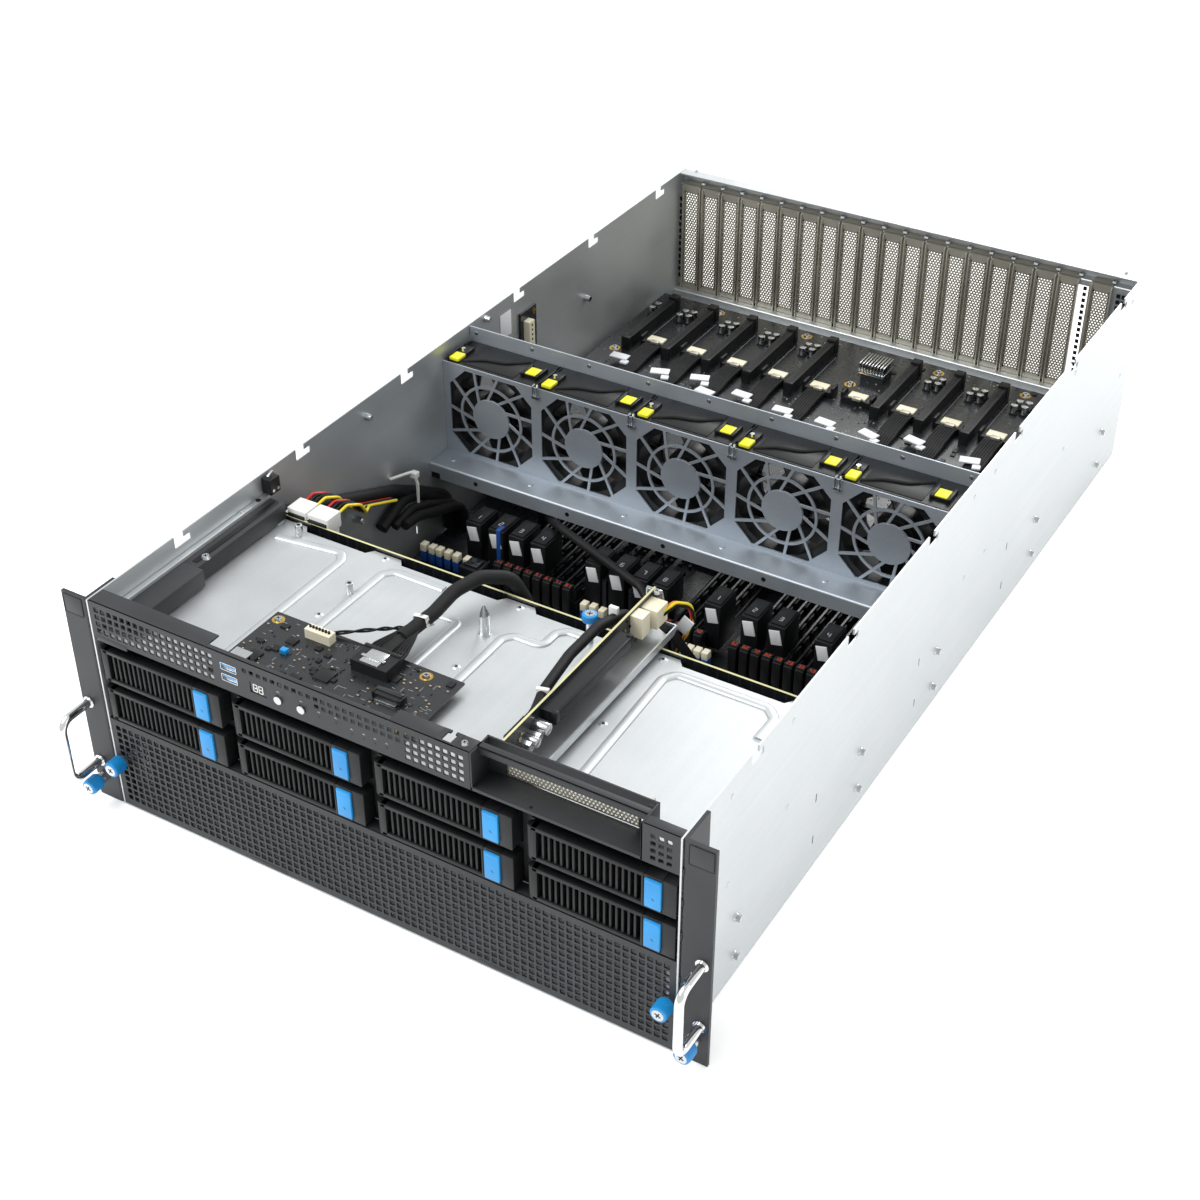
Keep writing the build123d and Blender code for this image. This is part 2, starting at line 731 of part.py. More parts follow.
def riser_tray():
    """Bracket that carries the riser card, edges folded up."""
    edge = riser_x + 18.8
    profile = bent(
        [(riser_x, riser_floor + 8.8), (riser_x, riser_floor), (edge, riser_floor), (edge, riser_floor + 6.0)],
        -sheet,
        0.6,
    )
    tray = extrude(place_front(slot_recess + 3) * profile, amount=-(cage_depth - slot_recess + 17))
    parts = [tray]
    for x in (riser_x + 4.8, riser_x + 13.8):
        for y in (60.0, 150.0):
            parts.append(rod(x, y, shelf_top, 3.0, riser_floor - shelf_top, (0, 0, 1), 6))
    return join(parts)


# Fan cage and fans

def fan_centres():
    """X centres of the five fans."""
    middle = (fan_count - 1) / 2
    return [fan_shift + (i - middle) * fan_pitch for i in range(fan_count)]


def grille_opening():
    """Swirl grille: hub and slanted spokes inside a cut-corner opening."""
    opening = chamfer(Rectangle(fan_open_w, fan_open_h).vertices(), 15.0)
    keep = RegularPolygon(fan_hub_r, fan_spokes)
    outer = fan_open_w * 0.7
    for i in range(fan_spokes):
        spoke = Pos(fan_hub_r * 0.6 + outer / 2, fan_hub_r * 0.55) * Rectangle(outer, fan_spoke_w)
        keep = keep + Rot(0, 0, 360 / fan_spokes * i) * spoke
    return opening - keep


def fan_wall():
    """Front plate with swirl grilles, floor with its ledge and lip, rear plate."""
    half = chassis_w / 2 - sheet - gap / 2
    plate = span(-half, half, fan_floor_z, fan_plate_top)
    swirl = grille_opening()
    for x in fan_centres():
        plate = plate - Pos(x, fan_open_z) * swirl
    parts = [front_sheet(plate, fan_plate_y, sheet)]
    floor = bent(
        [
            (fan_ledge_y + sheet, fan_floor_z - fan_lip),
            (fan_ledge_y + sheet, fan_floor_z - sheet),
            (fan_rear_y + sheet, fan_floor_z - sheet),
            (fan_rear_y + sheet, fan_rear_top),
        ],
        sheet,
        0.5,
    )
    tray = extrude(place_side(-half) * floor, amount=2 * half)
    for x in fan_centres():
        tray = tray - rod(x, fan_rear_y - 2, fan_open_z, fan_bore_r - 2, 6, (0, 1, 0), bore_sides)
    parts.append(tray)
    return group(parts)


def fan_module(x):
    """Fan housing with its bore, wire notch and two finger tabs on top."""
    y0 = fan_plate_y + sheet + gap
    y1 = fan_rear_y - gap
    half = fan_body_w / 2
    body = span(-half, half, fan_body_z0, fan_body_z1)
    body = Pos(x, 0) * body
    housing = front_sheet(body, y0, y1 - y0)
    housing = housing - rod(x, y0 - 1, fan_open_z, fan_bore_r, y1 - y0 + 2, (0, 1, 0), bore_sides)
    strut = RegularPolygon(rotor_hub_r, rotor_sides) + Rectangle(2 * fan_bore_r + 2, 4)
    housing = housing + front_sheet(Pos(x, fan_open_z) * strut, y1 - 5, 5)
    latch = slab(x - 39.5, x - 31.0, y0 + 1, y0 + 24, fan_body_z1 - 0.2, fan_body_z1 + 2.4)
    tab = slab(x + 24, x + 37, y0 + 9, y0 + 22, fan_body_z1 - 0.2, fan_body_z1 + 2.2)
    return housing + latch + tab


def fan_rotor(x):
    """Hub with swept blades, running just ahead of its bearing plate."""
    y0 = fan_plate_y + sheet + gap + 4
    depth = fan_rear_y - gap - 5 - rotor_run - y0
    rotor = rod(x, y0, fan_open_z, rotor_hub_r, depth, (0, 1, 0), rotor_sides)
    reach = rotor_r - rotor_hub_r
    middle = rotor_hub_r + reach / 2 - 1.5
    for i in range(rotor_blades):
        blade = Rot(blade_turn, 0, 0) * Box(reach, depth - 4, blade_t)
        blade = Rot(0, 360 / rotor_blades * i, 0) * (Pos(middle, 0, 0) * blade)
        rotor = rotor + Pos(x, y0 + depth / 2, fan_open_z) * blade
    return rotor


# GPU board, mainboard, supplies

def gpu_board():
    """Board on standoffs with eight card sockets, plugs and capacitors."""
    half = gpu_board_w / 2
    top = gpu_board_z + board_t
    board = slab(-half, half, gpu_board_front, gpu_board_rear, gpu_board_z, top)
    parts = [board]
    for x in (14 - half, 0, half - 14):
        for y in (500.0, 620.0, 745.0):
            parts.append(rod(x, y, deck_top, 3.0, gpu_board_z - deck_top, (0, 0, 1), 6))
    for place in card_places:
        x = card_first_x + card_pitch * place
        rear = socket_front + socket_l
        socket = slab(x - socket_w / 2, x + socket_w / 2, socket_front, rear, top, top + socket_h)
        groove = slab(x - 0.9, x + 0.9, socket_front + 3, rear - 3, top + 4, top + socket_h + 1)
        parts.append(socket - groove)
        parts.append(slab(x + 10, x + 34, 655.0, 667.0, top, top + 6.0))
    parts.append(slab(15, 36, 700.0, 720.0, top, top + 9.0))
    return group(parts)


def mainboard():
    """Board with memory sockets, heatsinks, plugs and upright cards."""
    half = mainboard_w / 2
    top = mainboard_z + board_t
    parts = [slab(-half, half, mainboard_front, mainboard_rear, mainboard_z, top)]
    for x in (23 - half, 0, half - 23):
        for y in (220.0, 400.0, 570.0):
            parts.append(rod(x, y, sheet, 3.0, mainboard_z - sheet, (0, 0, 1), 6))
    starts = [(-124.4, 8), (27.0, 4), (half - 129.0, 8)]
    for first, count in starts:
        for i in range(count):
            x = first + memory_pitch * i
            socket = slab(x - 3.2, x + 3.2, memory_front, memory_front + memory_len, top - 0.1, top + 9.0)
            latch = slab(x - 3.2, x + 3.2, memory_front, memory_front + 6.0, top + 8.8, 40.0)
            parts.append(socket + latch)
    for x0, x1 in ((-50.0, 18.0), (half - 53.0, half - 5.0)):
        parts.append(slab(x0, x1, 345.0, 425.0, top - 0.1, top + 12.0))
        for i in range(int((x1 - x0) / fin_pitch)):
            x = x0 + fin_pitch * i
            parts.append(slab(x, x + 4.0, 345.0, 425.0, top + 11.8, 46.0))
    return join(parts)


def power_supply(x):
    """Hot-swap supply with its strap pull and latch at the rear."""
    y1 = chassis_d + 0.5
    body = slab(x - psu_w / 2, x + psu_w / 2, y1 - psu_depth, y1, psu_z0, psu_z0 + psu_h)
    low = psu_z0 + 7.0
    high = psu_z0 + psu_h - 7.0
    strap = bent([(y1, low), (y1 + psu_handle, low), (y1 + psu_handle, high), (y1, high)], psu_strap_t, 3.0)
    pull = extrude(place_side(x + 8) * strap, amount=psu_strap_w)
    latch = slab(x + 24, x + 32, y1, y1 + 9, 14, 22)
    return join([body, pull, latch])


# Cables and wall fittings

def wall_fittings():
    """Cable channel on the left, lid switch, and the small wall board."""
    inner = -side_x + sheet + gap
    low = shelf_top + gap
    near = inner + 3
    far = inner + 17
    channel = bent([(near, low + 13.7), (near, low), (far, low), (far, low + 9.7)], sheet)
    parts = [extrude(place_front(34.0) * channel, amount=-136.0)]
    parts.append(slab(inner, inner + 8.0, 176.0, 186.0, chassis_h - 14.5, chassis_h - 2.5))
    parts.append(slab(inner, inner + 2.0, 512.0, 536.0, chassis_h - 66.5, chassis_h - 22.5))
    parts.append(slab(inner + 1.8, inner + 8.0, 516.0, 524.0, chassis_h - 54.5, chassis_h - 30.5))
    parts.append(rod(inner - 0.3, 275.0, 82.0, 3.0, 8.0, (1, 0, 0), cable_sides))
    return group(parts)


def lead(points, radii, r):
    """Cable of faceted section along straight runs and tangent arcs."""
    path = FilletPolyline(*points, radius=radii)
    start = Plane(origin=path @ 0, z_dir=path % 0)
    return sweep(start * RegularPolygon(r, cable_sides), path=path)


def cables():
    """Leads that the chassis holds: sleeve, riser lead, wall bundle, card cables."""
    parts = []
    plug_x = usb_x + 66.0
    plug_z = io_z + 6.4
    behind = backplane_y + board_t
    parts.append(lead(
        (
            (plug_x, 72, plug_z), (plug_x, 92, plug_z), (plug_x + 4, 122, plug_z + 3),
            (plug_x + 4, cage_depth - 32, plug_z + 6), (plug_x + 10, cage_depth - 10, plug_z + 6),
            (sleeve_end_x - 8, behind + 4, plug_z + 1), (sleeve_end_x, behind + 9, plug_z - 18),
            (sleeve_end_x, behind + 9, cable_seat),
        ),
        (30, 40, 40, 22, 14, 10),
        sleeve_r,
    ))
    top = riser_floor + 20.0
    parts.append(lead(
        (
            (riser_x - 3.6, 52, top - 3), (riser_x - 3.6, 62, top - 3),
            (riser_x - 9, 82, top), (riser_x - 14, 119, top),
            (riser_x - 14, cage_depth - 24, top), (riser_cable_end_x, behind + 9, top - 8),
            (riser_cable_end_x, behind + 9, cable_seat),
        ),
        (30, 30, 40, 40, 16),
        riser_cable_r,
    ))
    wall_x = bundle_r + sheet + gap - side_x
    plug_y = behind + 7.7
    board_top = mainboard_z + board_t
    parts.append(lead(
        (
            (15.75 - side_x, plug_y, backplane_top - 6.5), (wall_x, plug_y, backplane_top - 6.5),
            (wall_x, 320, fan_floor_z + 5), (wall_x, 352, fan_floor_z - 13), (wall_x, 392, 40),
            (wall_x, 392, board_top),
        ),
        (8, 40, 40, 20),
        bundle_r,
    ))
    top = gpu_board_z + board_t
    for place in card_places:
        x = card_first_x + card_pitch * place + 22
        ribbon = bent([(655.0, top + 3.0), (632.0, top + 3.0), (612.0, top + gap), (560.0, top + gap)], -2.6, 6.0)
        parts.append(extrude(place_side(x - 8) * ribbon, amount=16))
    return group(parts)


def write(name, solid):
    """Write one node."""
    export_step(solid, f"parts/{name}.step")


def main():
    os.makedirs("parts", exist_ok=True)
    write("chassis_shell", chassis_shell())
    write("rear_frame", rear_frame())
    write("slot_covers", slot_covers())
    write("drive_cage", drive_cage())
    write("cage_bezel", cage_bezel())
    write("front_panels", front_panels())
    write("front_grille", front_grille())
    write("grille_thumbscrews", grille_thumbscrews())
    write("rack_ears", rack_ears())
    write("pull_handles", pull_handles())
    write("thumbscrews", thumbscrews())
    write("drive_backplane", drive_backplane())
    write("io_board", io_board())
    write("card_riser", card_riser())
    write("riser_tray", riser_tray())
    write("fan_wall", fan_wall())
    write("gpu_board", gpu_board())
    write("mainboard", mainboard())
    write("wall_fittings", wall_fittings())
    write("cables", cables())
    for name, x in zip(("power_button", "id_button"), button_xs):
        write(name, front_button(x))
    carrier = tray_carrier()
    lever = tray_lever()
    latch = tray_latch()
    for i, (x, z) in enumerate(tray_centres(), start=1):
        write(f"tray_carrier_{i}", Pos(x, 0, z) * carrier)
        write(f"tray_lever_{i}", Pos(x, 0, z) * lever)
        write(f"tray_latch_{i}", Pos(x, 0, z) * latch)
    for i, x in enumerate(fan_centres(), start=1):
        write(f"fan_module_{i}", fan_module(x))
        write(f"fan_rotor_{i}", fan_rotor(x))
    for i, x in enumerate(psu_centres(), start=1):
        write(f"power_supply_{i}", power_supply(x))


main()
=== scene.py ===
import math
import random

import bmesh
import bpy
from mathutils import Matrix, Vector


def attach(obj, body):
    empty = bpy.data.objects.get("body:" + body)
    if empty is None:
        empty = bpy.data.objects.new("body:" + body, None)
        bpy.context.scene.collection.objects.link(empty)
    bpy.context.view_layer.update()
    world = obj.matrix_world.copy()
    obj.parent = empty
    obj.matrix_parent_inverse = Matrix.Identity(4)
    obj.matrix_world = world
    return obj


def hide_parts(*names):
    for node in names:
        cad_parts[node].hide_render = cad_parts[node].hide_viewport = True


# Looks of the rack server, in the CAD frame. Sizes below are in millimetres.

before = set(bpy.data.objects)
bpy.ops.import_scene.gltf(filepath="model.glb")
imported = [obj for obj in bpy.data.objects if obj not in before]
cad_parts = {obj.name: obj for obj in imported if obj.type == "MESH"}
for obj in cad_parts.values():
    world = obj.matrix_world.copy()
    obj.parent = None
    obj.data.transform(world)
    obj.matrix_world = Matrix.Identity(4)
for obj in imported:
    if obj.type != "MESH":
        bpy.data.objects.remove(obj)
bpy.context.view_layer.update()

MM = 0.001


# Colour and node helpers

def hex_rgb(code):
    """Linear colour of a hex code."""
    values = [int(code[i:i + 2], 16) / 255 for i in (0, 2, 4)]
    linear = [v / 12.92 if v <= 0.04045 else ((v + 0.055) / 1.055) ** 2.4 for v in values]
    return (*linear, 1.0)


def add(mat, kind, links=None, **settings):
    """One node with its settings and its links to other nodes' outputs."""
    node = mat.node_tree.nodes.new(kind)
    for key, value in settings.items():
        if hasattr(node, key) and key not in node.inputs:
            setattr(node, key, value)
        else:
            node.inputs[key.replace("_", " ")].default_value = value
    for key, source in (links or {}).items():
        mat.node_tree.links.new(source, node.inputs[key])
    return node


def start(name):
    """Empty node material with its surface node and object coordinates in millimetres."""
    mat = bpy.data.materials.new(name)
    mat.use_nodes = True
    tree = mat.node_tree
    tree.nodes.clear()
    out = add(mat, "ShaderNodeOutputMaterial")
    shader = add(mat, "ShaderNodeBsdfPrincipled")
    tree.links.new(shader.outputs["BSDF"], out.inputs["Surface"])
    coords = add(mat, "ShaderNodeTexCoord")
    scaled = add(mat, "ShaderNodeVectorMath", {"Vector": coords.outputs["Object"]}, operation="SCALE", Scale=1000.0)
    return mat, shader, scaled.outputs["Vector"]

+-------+

> _What you are asked to do_
Transcribe exactly, and only, the lines beginning at the line containing "z) * latch)" and ending at the line containing "# Colour and node helpers", both inclusive.

> _Reply to the exercise_
        write(f"tray_latch_{i}", Pos(x, 0, z) * latch)
    for i, x in enumerate(fan_centres(), start=1):
        write(f"fan_module_{i}", fan_module(x))
        write(f"fan_rotor_{i}", fan_rotor(x))
    for i, x in enumerate(psu_centres(), start=1):
        write(f"power_supply_{i}", power_supply(x))


main()
=== scene.py ===
import math
import random

import bmesh
import bpy
from mathutils import Matrix, Vector


def attach(obj, body):
    empty = bpy.data.objects.get("body:" + body)
    if empty is None:
        empty = bpy.data.objects.new("body:" + body, None)
        bpy.context.scene.collection.objects.link(empty)
    bpy.context.view_layer.update()
    world = obj.matrix_world.copy()
    obj.parent = empty
    obj.matrix_parent_inverse = Matrix.Identity(4)
    obj.matrix_world = world
    return obj


def hide_parts(*names):
    for node in names:
        cad_parts[node].hide_render = cad_parts[node].hide_viewport = True


# Looks of the rack server, in the CAD frame. Sizes below are in millimetres.

before = set(bpy.data.objects)
bpy.ops.import_scene.gltf(filepath="model.glb")
imported = [obj for obj in bpy.data.objects if obj not in before]
cad_parts = {obj.name: obj for obj in imported if obj.type == "MESH"}
for obj in cad_parts.values():
    world = obj.matrix_world.copy()
    obj.parent = None
    obj.data.transform(world)
    obj.matrix_world = Matrix.Identity(4)
for obj in imported:
    if obj.type != "MESH":
        bpy.data.objects.remove(obj)
bpy.context.view_layer.update()

MM = 0.001


# Colour and node helpers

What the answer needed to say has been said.